Exercise task:
Return exactly and only these lines: the first of the listing through the one containing "Millimetres. The base".

Available data:
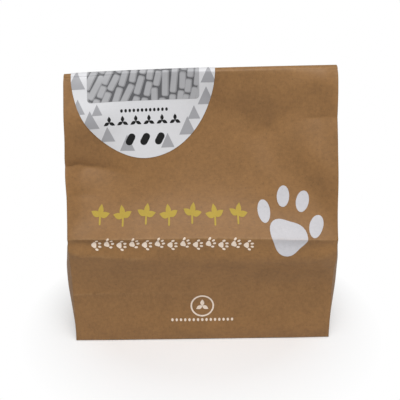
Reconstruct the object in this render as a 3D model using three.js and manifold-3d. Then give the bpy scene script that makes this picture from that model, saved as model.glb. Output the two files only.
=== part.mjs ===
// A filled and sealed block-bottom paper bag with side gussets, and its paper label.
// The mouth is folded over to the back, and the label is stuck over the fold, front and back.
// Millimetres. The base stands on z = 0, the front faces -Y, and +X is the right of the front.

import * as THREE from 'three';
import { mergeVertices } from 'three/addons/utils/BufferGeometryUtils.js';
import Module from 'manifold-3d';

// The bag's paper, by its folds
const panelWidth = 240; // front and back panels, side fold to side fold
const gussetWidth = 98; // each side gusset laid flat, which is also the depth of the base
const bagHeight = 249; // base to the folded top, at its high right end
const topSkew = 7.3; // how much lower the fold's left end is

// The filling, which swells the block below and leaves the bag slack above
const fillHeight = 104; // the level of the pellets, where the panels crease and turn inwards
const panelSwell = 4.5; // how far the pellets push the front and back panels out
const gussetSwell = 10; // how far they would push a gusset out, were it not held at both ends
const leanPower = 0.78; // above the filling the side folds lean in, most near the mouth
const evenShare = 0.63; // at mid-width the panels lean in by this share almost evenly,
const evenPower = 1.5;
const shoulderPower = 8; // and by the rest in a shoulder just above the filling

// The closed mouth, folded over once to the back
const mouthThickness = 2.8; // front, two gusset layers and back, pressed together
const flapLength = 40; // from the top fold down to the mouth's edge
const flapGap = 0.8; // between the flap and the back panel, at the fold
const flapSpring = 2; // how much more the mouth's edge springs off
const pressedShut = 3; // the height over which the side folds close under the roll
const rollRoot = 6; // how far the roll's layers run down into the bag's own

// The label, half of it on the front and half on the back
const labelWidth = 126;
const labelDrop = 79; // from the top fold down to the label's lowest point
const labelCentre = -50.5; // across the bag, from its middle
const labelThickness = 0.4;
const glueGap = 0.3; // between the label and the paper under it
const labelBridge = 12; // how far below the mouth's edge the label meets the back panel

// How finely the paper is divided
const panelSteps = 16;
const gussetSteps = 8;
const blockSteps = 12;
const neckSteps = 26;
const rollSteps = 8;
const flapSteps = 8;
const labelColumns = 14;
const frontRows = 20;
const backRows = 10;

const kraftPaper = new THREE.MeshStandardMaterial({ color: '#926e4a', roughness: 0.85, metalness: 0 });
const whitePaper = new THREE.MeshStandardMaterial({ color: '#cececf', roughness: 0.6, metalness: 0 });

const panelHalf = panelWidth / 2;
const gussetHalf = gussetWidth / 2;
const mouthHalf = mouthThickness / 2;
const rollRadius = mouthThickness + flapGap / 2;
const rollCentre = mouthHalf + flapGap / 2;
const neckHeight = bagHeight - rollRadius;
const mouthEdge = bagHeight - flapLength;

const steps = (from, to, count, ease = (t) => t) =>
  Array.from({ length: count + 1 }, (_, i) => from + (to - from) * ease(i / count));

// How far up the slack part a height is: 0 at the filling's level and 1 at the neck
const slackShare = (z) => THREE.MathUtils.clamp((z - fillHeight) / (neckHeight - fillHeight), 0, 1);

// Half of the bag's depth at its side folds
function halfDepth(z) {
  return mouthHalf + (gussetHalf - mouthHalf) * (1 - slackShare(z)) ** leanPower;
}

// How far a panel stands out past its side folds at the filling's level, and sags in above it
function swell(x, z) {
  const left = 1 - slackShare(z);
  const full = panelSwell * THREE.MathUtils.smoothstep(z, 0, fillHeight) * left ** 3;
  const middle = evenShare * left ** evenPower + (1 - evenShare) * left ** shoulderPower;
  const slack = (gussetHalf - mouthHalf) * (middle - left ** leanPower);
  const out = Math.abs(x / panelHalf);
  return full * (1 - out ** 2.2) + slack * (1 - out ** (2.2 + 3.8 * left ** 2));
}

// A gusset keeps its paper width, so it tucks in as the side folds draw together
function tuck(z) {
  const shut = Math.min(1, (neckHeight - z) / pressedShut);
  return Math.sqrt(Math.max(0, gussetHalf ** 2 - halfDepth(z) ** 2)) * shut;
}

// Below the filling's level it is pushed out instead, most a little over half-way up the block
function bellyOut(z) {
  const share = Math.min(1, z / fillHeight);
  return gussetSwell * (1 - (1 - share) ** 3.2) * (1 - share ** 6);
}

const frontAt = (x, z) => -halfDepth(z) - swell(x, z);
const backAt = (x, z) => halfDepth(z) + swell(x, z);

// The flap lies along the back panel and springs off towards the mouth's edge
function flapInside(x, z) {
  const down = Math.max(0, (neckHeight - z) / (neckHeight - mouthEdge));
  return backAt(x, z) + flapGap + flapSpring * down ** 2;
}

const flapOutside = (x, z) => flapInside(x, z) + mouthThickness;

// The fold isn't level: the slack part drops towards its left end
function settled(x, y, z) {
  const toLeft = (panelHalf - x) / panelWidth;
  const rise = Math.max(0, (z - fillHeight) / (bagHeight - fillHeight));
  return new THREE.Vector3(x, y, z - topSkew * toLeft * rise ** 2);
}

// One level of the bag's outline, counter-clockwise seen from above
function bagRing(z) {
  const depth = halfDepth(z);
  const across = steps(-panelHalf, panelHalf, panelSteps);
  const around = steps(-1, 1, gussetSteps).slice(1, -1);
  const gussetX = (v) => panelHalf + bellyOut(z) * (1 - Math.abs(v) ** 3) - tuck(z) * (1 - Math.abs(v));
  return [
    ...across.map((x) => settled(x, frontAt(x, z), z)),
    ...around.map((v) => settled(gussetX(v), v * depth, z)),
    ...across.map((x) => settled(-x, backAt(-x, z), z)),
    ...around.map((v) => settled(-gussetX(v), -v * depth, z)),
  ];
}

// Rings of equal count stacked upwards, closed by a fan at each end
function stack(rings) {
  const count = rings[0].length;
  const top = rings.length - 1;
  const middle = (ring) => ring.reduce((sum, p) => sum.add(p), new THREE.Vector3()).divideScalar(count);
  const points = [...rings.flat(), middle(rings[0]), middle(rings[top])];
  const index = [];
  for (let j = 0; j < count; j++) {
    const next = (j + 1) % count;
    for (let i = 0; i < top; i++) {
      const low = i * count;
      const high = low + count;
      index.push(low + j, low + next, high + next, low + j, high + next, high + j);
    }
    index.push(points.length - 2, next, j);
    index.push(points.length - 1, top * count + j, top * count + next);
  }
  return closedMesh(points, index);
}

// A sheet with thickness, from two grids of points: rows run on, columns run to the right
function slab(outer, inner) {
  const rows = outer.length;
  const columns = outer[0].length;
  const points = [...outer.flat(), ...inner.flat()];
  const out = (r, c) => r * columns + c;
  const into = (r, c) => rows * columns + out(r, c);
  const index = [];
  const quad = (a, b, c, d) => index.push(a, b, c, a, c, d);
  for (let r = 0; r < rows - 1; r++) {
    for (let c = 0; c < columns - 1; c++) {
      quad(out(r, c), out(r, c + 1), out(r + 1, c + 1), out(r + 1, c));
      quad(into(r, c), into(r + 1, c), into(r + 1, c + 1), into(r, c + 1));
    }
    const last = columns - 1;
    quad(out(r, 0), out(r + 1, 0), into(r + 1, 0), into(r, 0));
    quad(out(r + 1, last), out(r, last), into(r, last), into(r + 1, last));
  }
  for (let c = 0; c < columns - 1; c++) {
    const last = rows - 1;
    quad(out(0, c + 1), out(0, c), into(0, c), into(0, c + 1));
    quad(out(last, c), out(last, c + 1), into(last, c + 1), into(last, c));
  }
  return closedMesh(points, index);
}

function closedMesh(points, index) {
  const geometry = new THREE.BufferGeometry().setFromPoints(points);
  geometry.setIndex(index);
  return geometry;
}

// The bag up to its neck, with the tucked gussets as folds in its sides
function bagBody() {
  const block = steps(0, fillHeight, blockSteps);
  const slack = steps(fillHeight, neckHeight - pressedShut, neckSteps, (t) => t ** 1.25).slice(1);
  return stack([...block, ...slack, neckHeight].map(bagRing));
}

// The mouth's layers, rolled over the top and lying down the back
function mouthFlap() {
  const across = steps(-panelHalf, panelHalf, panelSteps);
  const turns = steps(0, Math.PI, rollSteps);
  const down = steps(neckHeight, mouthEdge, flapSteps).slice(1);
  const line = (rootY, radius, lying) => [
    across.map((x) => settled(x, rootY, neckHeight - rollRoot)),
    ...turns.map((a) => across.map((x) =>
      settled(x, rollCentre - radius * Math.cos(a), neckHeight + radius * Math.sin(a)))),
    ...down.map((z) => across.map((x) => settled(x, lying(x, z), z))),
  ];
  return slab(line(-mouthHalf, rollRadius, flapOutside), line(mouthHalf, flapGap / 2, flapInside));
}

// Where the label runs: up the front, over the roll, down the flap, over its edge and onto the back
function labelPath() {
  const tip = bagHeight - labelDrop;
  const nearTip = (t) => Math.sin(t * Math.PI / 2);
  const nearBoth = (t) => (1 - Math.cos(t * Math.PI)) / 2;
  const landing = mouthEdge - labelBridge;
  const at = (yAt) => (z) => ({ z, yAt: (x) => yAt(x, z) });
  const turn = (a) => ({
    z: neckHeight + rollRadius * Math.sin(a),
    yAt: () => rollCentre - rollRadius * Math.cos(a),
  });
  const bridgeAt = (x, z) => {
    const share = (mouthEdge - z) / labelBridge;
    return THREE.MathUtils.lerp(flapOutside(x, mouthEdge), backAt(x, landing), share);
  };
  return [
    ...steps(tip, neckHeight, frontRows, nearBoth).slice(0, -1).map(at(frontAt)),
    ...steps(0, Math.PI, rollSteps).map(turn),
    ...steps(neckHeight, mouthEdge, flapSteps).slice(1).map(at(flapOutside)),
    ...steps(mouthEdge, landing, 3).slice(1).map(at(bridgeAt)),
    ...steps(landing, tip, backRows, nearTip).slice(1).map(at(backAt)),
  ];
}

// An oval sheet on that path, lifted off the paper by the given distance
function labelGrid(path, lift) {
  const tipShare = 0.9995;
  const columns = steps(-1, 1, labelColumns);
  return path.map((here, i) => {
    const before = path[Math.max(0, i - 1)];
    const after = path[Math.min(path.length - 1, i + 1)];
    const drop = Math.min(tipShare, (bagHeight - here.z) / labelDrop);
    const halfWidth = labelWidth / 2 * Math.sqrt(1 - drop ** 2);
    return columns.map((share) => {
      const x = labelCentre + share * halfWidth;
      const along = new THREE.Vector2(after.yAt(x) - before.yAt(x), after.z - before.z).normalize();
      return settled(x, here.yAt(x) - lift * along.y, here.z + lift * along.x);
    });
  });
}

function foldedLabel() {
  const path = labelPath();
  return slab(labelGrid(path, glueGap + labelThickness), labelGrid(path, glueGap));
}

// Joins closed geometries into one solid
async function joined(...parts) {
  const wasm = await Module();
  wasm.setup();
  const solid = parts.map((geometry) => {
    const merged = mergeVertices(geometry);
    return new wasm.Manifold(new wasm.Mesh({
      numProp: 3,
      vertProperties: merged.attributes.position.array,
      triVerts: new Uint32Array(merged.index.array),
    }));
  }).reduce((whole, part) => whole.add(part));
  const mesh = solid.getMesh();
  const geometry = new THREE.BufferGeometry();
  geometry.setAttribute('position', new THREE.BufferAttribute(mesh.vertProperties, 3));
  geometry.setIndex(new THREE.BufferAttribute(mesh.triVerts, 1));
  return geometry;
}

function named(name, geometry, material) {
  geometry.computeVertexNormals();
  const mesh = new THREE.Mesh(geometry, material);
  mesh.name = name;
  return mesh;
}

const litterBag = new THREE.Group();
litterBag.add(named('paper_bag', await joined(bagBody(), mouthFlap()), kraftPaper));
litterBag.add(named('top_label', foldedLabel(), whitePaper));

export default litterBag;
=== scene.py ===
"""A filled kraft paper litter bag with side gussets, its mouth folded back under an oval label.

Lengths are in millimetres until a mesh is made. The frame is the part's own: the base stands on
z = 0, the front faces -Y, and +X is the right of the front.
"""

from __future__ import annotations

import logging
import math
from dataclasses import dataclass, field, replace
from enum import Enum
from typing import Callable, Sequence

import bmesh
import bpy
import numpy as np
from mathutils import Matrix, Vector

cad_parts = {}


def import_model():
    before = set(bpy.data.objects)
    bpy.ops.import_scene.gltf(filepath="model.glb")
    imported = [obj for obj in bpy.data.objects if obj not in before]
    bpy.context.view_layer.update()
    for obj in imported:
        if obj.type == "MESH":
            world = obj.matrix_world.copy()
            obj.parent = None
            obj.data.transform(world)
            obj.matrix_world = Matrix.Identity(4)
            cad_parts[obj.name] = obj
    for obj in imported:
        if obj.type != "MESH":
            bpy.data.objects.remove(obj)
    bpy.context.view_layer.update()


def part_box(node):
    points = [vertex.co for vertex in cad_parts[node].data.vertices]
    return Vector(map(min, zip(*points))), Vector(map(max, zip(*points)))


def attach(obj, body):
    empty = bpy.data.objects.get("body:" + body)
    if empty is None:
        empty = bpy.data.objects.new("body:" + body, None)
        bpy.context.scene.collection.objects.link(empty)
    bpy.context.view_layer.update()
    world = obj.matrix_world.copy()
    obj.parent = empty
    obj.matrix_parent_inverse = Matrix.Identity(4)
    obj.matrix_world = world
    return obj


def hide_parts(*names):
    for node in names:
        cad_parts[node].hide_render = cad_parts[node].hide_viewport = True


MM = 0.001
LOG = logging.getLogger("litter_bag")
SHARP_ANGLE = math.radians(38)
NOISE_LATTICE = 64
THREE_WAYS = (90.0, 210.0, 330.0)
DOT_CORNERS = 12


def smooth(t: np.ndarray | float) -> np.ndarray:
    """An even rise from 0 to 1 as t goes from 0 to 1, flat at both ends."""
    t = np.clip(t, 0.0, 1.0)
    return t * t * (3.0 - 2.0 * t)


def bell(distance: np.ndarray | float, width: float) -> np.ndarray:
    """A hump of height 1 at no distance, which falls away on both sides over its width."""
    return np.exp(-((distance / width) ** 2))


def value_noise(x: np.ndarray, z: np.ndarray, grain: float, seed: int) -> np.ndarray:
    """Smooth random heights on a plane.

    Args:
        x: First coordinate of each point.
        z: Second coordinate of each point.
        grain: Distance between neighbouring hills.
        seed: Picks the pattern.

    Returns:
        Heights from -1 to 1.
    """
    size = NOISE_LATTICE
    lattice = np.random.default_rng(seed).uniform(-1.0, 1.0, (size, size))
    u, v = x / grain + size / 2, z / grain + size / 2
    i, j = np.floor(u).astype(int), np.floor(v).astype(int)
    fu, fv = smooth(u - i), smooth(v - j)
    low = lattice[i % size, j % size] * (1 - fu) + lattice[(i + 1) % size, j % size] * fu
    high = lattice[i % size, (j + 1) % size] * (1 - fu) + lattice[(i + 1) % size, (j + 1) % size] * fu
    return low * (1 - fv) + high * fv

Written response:
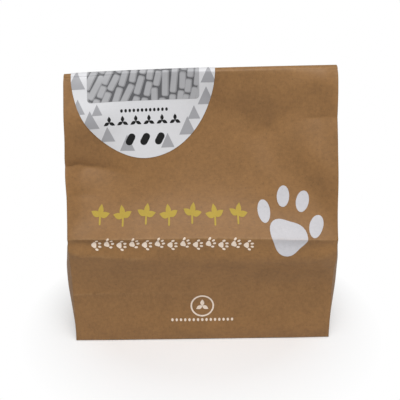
Reconstruct the object in this render as a 3D model using three.js and manifold-3d. Then give the bpy scene script that makes this picture from that model, saved as model.glb. Output the two files only.
=== part.mjs ===
// A filled and sealed block-bottom paper bag with side gussets, and its paper label.
// The mouth is folded over to the back, and the label is stuck over the fold, front and back.
// Millimetres. The base stands on z = 0, the front faces -Y, and +X is the right of the front.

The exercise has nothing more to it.